The task: Repeat exactly, and only, the lines from the one that contains "buildBody();" through the one that contains "before = set(bpy.data.objects)", both ends included.

— START Given material —

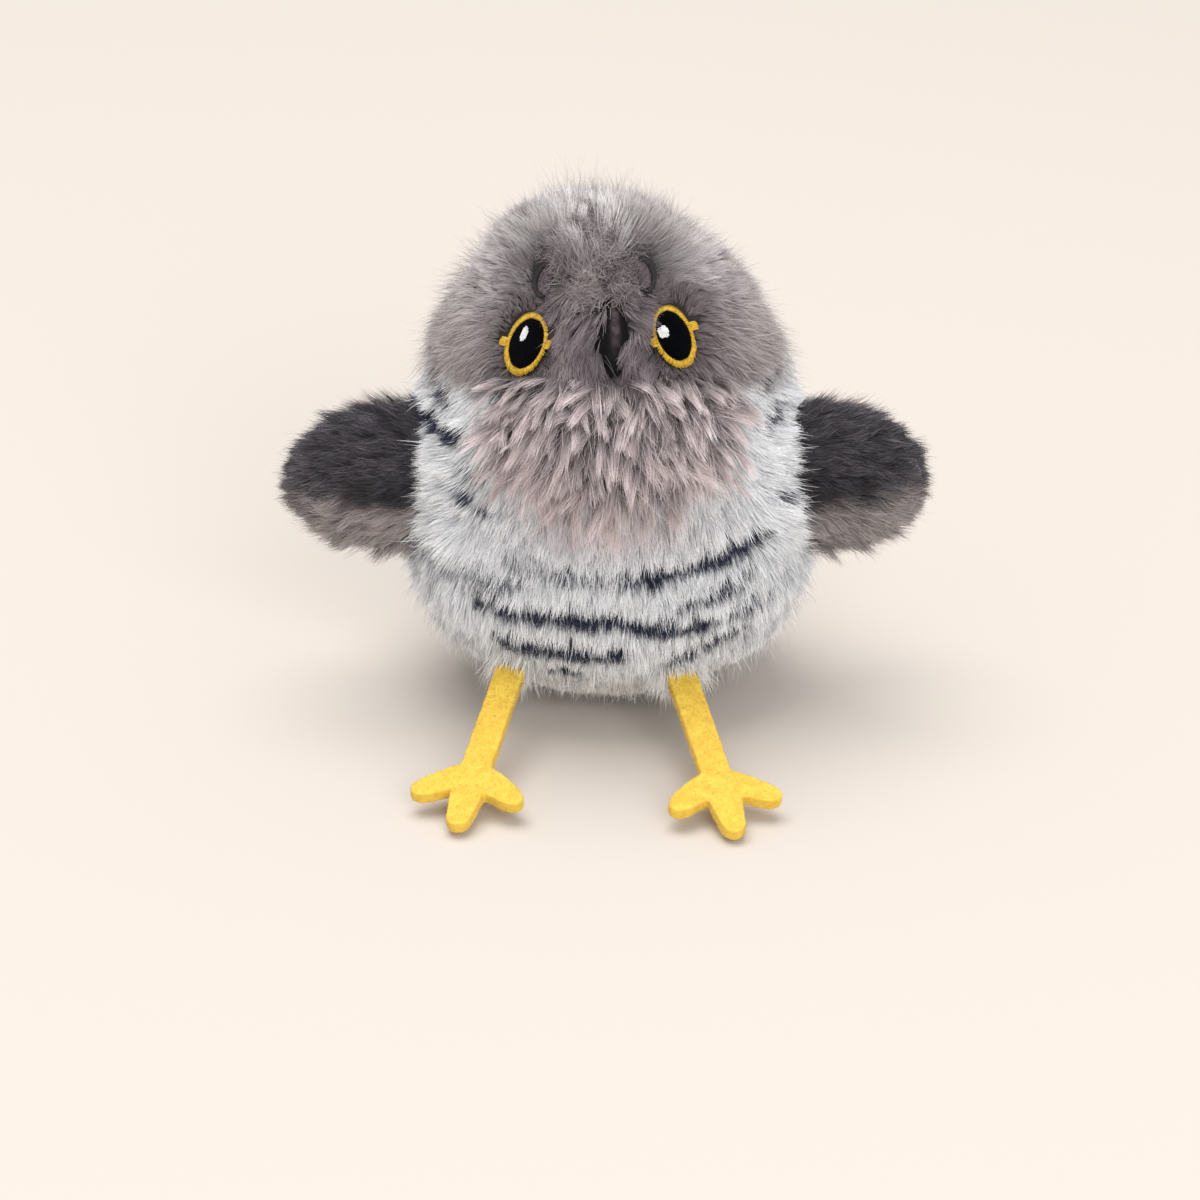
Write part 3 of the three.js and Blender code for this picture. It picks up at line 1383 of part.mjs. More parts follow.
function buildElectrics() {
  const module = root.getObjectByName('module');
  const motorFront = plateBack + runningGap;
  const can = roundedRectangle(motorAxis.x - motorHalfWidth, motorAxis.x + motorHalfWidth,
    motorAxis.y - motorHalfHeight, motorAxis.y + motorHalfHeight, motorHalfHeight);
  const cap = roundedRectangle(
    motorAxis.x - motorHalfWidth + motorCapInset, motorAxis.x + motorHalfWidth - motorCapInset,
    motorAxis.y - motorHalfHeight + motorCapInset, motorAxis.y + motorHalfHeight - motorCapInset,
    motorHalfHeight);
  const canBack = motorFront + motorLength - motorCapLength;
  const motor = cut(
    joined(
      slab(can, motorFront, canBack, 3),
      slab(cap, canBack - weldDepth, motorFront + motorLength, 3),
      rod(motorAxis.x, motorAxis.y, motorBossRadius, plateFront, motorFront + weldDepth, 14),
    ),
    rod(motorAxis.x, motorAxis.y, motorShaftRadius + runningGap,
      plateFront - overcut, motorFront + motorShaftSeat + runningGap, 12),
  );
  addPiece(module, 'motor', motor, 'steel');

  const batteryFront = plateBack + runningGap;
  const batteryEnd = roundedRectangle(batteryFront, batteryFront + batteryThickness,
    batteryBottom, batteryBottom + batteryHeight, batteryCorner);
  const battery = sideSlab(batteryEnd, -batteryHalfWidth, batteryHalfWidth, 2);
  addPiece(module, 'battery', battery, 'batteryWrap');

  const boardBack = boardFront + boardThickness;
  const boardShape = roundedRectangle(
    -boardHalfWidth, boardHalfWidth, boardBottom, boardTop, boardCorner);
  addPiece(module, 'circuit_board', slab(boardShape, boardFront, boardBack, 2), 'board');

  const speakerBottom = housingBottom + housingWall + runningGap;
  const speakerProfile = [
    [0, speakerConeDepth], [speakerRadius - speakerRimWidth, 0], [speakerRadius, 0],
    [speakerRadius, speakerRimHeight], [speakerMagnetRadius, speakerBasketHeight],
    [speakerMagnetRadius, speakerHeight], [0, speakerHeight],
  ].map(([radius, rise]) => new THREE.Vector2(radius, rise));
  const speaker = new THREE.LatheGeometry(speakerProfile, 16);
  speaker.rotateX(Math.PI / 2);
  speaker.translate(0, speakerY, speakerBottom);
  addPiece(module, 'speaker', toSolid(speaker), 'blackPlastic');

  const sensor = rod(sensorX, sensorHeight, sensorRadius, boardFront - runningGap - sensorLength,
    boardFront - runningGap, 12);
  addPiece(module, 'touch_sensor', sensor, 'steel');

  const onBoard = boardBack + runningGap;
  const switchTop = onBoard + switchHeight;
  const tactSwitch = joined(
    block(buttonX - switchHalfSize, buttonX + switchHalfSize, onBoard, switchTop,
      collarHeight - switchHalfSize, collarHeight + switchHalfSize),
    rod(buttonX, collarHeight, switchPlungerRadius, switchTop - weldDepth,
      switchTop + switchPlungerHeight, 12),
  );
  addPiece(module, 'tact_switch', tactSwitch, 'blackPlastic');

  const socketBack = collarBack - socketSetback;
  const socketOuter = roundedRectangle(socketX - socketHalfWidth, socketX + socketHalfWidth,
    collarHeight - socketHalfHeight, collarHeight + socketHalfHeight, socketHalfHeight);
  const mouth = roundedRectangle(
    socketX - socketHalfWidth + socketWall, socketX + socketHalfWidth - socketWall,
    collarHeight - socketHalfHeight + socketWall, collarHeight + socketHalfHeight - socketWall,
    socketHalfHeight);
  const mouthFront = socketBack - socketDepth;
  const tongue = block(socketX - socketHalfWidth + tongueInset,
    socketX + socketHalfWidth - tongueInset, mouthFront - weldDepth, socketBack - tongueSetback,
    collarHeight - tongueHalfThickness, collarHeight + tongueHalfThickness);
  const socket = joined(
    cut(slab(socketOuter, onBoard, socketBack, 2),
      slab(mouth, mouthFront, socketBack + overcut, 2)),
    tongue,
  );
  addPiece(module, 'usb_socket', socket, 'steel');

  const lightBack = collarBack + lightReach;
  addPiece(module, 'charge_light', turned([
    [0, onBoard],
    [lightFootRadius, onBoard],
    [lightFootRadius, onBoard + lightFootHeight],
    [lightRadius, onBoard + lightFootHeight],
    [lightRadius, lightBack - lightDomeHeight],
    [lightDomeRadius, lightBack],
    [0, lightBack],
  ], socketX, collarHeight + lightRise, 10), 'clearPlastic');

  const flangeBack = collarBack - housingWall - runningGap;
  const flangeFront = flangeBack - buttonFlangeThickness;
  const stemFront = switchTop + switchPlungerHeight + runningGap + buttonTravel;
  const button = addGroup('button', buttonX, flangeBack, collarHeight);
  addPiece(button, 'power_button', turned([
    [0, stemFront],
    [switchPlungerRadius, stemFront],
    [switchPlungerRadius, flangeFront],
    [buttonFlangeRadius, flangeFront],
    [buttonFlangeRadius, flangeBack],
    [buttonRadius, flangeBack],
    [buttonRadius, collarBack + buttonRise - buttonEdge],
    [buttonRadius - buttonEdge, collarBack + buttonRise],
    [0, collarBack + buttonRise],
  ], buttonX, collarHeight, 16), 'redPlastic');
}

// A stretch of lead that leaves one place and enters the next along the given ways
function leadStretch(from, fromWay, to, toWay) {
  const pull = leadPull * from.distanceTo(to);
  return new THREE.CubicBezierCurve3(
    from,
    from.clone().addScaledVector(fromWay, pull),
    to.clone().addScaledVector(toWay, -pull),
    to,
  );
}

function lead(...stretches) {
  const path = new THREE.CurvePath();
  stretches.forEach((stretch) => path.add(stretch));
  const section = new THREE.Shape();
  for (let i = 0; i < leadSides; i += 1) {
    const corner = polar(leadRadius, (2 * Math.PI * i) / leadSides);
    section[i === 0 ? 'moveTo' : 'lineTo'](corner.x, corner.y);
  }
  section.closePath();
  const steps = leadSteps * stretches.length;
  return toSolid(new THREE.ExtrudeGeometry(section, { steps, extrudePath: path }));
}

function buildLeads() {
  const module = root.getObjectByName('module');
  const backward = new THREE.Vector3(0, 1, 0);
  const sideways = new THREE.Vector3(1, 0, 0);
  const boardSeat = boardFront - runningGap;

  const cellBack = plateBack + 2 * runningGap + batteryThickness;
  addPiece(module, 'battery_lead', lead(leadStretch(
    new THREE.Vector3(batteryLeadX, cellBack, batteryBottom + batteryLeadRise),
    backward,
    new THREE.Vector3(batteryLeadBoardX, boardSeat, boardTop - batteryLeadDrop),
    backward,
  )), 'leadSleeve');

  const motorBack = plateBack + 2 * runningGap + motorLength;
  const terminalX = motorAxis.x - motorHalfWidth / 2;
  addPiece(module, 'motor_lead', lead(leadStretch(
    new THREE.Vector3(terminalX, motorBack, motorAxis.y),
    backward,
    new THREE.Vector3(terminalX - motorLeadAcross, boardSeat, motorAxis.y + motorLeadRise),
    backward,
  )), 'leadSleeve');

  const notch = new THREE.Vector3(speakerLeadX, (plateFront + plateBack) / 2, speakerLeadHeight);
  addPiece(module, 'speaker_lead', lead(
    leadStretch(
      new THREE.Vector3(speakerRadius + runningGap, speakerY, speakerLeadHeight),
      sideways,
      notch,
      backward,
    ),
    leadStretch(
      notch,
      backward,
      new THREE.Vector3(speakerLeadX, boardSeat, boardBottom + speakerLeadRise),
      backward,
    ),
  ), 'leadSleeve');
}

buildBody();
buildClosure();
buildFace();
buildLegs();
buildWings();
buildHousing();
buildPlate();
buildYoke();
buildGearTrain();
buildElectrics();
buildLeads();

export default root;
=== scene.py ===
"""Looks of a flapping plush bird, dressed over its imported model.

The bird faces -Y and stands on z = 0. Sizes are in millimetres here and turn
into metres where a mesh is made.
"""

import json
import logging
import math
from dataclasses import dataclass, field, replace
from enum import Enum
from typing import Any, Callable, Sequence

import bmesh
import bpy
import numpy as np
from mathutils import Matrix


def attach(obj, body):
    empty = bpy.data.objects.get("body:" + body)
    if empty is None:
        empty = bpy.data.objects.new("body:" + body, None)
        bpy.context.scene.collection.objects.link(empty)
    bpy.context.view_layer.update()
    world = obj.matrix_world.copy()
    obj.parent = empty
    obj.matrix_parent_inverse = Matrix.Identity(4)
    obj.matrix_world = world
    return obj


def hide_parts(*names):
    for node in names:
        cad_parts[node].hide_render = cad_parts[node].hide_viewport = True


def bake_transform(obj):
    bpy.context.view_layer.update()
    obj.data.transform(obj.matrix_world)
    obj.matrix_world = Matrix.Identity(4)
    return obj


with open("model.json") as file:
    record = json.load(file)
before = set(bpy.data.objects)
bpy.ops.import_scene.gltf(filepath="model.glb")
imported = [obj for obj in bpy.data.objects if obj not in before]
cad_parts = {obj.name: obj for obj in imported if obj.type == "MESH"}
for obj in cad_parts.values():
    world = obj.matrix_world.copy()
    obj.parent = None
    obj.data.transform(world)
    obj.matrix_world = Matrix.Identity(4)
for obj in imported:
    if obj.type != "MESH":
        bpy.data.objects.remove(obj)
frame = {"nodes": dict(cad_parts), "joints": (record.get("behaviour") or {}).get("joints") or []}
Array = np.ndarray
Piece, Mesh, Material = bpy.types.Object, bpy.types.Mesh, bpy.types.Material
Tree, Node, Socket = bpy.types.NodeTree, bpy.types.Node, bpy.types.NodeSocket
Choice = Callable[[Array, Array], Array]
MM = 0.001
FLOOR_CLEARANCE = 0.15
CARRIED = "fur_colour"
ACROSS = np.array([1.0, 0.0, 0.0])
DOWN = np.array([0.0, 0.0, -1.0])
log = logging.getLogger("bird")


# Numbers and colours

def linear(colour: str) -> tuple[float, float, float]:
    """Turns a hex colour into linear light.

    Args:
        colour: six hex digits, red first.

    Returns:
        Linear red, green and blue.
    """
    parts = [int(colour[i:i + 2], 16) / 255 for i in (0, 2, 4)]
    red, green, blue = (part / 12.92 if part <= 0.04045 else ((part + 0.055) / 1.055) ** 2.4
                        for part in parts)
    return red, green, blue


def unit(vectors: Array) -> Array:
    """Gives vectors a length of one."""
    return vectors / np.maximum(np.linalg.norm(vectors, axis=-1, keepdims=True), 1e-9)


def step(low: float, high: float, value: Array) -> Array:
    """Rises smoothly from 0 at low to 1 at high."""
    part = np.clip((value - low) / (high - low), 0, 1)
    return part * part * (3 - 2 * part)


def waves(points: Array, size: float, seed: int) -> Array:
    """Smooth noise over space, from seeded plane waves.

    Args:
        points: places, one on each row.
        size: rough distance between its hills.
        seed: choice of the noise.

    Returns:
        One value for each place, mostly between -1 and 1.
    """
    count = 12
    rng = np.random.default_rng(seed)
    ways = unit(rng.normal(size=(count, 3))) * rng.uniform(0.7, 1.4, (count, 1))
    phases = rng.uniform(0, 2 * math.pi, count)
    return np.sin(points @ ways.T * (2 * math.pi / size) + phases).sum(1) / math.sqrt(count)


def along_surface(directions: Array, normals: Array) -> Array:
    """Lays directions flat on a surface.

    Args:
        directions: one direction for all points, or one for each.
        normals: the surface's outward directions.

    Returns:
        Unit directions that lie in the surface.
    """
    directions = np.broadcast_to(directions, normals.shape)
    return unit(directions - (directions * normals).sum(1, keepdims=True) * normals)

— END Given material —

Written response:
buildBody();
buildClosure();
buildFace();
buildLegs();
buildWings();
buildHousing();
buildPlate();
buildYoke();
buildGearTrain();
buildElectrics();
buildLeads();

export default root;
=== scene.py ===
"""Looks of a flapping plush bird, dressed over its imported model.

The bird faces -Y and stands on z = 0. Sizes are in millimetres here and turn
into metres where a mesh is made.
"""

import json
import logging
import math
from dataclasses import dataclass, field, replace
from enum import Enum
from typing import Any, Callable, Sequence

import bmesh
import bpy
import numpy as np
from mathutils import Matrix


def attach(obj, body):
    empty = bpy.data.objects.get("body:" + body)
    if empty is None:
        empty = bpy.data.objects.new("body:" + body, None)
        bpy.context.scene.collection.objects.link(empty)
    bpy.context.view_layer.update()
    world = obj.matrix_world.copy()
    obj.parent = empty
    obj.matrix_parent_inverse = Matrix.Identity(4)
    obj.matrix_world = world
    return obj


def hide_parts(*names):
    for node in names:
        cad_parts[node].hide_render = cad_parts[node].hide_viewport = True


def bake_transform(obj):
    bpy.context.view_layer.update()
    obj.data.transform(obj.matrix_world)
    obj.matrix_world = Matrix.Identity(4)
    return obj


with open("model.json") as file:
    record = json.load(file)
before = set(bpy.data.objects)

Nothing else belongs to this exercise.